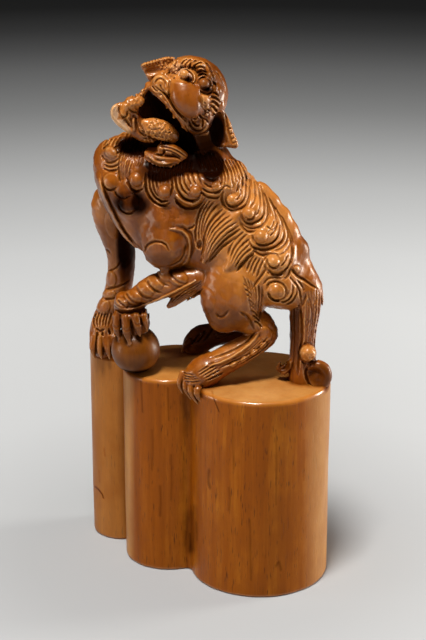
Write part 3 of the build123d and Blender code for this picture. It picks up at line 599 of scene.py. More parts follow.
# upper lip and its small teeth
face.ridge([(152.6, 88), (158, 91), (163, 94.2), (167.6, 100.4), (171.6, 107), (177, 114), (184, 121.4), (189, 127.6)], 1.1, 0.22, jitter=0.05)
face.groove([(155, 86.6), (160, 90), (164.8, 93.6), (169.6, 99.6), (173.4, 106), (179, 113), (186.4, 118.6)], 1.5, 0.4, jitter=0.05)
for u, v in ((161, 97), (166.6, 102.8), (171.6, 109.6), (177, 116.4)):
    face.bump(u, v, 1.7, 0.16, 1.3, -40)

# cheek curl on the right with its ball
face.bump(197, 124, 12, 0.3, 0.85, 10)
for path in (
    [(185.4, 125), (188.4, 131.4), (195, 134.2), (201.6, 133.2), (207.6, 129.6), (210, 122)],
    [(188.6, 119), (190.6, 125.4), (195.4, 130), (201, 130.4), (205.6, 126)],
    [(191, 117.4), (193.4, 122.8), (197.4, 125.6), (200.6, 124)],
    [(202.4, 118), (203, 124), (201.6, 128.6)],
    [(198, 113.6), (201.4, 117.4), (206, 119.6), (208.6, 124)],
):
    face.groove(path, 1.4, 0.42, jitter=0.05)
face.ridge([(187, 130.4), (192, 133), (198, 133.4), (205, 131.4), (209.6, 126)], 1.2, 0.28, jitter=0.05)
face.bump(189.4, 128.4, 3.4, 0.4, 1.2, 50)
face.bump(195, 119.4, 3.6, 0.55, 0.8, 20, clear=True)

# the near ear: notches across the strip beyond its hollow
face.groove([(224, 112), (227, 121), (228.6, 132), (231.6, 142), (231.4, 147)], 1.3, 0.3)
for path in ([(228, 129.4), (231.4, 128)], [(229.4, 134.6), (233.4, 132.6)], [(231, 139.6), (235, 137)], [(232.4, 143.6), (236.6, 141.4)]):
    face.groove(path, 1.2, 0.3, ends=(0.1, 0.3))

# the far ear: lit rim with notches, hollow below
face.ridge([(141.5, 65.2), (148, 63), (157, 60.8), (166, 58.6), (173, 58.6)], 2.4, 0.45)
for u in range(146, 172, 3):
    v = 64 - (u - 146) * 0.2
    face.groove([(u, v - 2.6), (u + 1, v), (u + 1.2, v + 2.4)], 1.1, 0.3)
face.hollow(154, 70.5, 9.5, 0.5, 0.5, -10)
face.groove([(146, 67.4), (153, 66), (161, 64), (168, 63)], 1.4, 0.35)
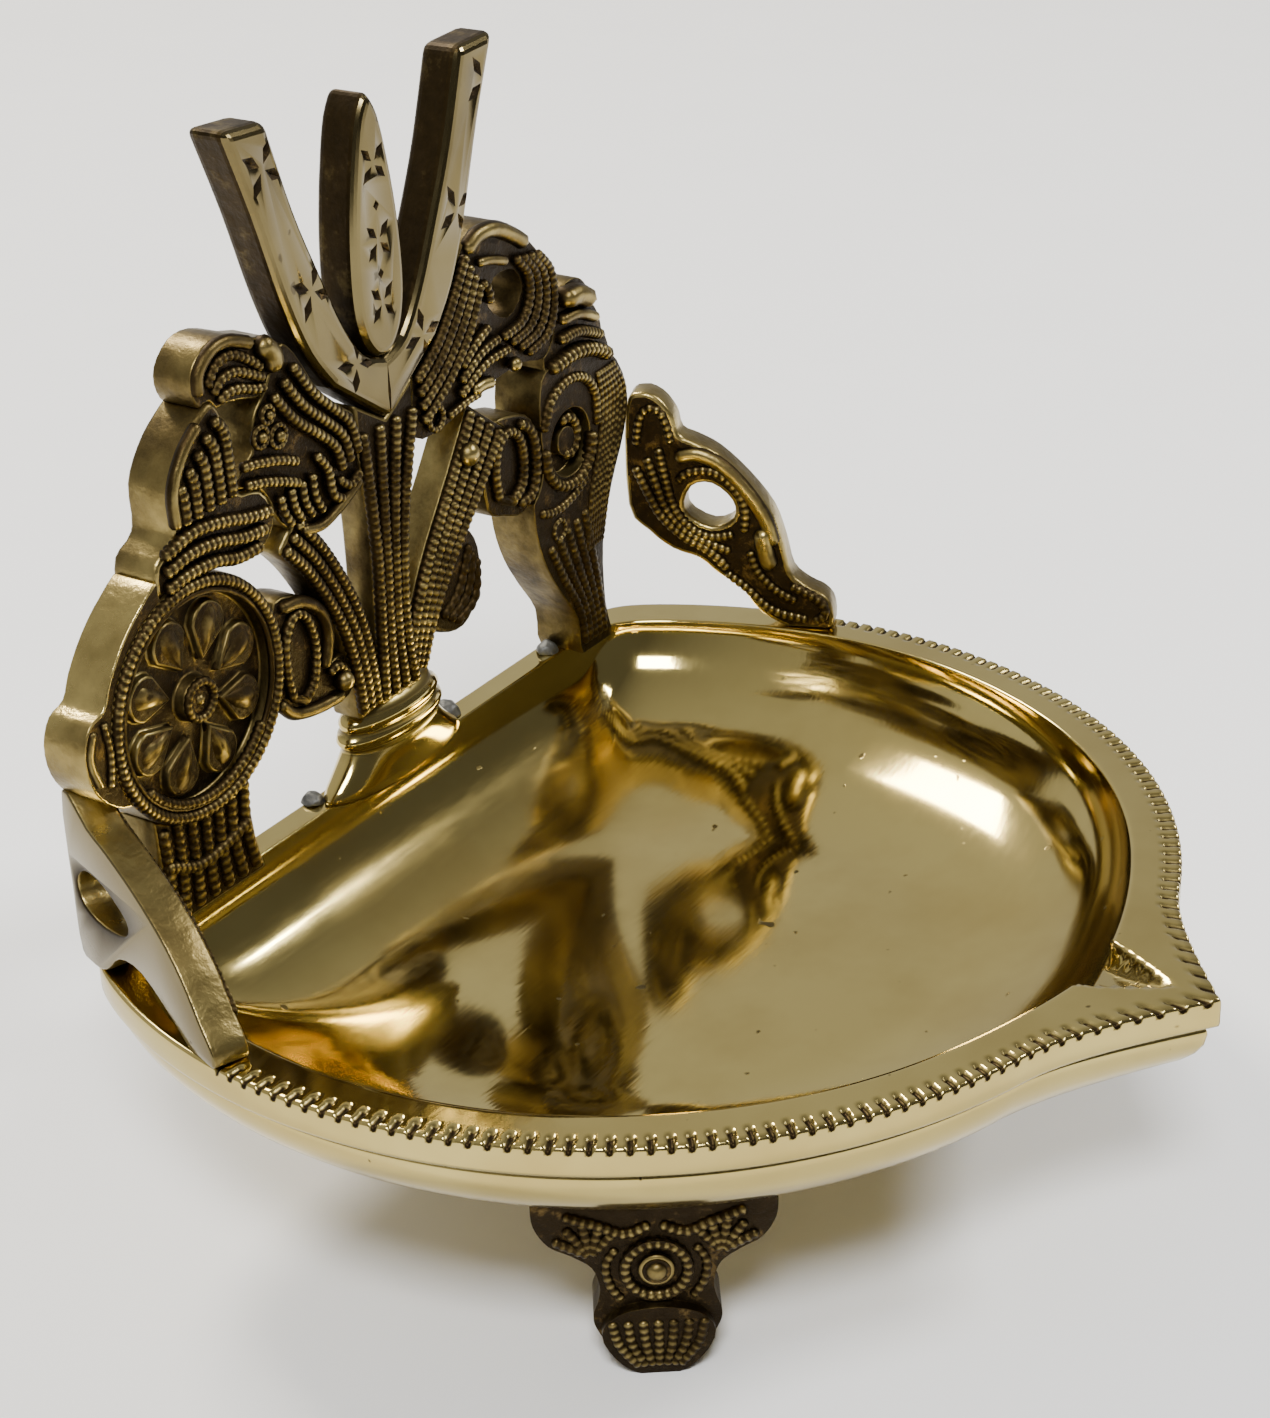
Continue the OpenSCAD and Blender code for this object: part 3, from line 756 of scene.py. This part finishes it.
def build_left_scrolls():
    bm = slab("left_scrolls")
    fan(bm, plate_face, [(-15.4, 54.2), (-12.4, 50.2), (-9, 47.1), (-6.6, 44.6), (-5.6, 41)],
        [(-18.8, 52), (-15.8, 48.4), (-12, 45.4), (-9.4, 43), (-8.4, 40)], 3, wide=1.4)
    fan(bm, plate_face, [(-24.6, 46), (-22, 45.6), (-18.6, 44.8), (-15.6, 43.6)],
        [(-24.2, 43.9), (-21, 43.2), (-18, 42.2), (-15.6, 41.2)], 2, wide=1.3)
    fan(bm, plate_face, [(-19, 41), (-18.6, 39), (-17.4, 37)],
        [(-13.6, 41.6), (-13.4, 39), (-12.2, 36.6)], 4, wide=1.2)
    rope(bm, plate_face, [(-12.8, 43.4), (-11, 41), (-10.4, 38), (-8.6, 36.8)], wide=1.3)
    rope(bm, plate_face, [(-9.4, 39.4), (-7.4, 38), (-5.4, 39)], wide=1.2)
    rope(bm, plate_face, [(-16, 35.9), (-12.6, 35.3), (-8.6, 36.6), (-5.6, 38.2)], wide=1.2,
         bead=None, wear=0.7)
    for u, v, r in ((-18.4, 47.4, 1.2), (-21.2, 48.2, 1.1), (-19.8, 50.2, 0.9)):
        ball(bm, plate_face, u, v, r * 0.55, out=0.2)
        ring(bm, plate_face, u, v, r, wide=0.7, bead=0.6)
    return bm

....

• _Exercise task_: Reproduce exactly, and only, the lines from the start of the entries through the one that contains "face.bump(u, v, 1.7, 0.16, 1.3, -40)".

• _Task result_:
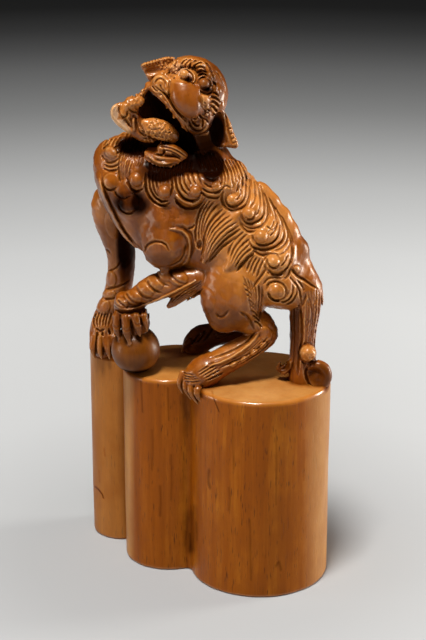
Write part 3 of the build123d and Blender code for this picture. It picks up at line 599 of scene.py. More parts follow.
# upper lip and its small teeth
face.ridge([(152.6, 88), (158, 91), (163, 94.2), (167.6, 100.4), (171.6, 107), (177, 114), (184, 121.4), (189, 127.6)], 1.1, 0.22, jitter=0.05)
face.groove([(155, 86.6), (160, 90), (164.8, 93.6), (169.6, 99.6), (173.4, 106), (179, 113), (186.4, 118.6)], 1.5, 0.4, jitter=0.05)
for u, v in ((161, 97), (166.6, 102.8), (171.6, 109.6), (177, 116.4)):
    face.bump(u, v, 1.7, 0.16, 1.3, -40)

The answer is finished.